(CAD and scene scripts)
## Begin
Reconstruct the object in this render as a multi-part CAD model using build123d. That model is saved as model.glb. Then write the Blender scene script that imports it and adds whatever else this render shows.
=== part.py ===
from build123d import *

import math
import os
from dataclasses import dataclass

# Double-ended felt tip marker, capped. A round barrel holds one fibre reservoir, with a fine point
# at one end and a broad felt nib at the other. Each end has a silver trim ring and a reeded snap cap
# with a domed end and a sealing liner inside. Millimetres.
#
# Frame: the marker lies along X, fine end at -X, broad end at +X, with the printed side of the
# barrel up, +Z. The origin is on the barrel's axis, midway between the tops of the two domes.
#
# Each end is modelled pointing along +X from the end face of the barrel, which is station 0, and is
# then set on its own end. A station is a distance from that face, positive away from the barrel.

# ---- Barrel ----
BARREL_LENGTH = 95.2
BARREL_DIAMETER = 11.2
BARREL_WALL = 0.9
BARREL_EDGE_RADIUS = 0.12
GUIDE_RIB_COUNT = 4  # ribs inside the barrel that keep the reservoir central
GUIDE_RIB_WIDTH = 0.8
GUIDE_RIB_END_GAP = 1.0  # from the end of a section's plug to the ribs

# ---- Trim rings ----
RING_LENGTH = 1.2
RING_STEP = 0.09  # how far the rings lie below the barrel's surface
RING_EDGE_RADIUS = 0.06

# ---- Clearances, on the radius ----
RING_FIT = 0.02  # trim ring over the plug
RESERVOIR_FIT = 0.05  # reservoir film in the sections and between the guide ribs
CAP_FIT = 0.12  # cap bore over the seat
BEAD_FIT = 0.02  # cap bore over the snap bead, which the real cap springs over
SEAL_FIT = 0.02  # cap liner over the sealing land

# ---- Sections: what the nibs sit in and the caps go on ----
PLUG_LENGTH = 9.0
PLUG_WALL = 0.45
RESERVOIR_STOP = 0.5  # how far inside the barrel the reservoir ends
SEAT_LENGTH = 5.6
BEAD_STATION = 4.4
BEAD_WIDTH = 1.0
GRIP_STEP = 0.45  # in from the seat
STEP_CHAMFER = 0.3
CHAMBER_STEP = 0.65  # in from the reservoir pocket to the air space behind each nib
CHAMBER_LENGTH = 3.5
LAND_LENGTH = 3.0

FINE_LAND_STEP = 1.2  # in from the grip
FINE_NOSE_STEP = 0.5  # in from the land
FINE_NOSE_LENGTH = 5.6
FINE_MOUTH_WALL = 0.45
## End
## Begin
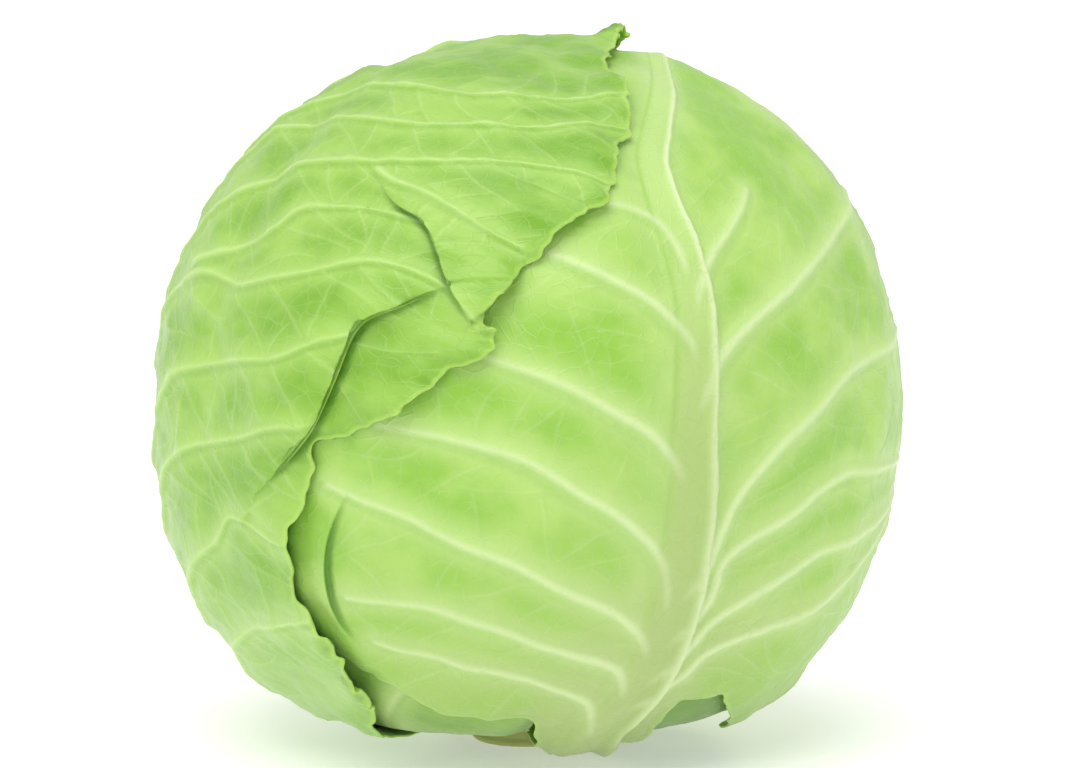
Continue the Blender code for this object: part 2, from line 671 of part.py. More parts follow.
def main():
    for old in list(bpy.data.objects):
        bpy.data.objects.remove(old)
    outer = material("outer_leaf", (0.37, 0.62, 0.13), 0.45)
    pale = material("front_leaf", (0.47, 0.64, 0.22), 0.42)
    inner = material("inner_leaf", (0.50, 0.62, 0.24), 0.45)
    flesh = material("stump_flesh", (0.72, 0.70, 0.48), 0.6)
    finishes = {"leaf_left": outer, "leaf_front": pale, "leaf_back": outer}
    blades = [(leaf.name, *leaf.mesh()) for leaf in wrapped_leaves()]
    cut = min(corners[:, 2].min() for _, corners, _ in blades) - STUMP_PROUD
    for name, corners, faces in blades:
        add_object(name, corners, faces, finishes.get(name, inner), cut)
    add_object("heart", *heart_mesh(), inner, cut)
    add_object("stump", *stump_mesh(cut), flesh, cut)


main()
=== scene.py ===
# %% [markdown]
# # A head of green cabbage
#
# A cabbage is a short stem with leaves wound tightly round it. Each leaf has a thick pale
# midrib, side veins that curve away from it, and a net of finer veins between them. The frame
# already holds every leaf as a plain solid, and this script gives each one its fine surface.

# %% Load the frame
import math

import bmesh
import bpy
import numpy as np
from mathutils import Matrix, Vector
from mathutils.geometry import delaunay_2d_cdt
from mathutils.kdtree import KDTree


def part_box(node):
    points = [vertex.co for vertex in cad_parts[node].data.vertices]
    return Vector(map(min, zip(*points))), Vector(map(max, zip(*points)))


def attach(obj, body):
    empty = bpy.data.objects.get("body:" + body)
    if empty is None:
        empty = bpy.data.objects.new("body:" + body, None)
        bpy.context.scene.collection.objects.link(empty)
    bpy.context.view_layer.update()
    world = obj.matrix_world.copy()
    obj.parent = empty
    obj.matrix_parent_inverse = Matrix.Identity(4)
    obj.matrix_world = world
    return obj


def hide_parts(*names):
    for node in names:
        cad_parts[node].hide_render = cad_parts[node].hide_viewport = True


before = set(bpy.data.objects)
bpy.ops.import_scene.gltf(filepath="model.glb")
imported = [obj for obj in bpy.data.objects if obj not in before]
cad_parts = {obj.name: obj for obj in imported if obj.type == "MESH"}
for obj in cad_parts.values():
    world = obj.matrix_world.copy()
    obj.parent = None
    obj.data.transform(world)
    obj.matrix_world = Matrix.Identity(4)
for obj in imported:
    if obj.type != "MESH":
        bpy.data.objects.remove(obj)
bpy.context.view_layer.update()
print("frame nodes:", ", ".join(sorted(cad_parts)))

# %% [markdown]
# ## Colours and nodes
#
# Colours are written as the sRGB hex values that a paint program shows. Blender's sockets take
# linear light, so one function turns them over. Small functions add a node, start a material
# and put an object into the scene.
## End
■ Directions
Your task is to retype the entries verbatim, starting with the line that holds "blades = [(leaf.name, *leaf.mesh())" and stopping after the line that holds "bpy.context.scene.collection.objects.link(empty)".

■ Written response
    blades = [(leaf.name, *leaf.mesh()) for leaf in wrapped_leaves()]
    cut = min(corners[:, 2].min() for _, corners, _ in blades) - STUMP_PROUD
    for name, corners, faces in blades:
        add_object(name, corners, faces, finishes.get(name, inner), cut)
    add_object("heart", *heart_mesh(), inner, cut)
    add_object("stump", *stump_mesh(cut), flesh, cut)


main()
=== scene.py ===
# %% [markdown]
# # A head of green cabbage
#
# A cabbage is a short stem with leaves wound tightly round it. Each leaf has a thick pale
# midrib, side veins that curve away from it, and a net of finer veins between them. The frame
# already holds every leaf as a plain solid, and this script gives each one its fine surface.

# %% Load the frame
import math

import bmesh
import bpy
import numpy as np
from mathutils import Matrix, Vector
from mathutils.geometry import delaunay_2d_cdt
from mathutils.kdtree import KDTree


def part_box(node):
    points = [vertex.co for vertex in cad_parts[node].data.vertices]
    return Vector(map(min, zip(*points))), Vector(map(max, zip(*points)))


def attach(obj, body):
    empty = bpy.data.objects.get("body:" + body)
    if empty is None:
        empty = bpy.data.objects.new("body:" + body, None)
        bpy.context.scene.collection.objects.link(empty)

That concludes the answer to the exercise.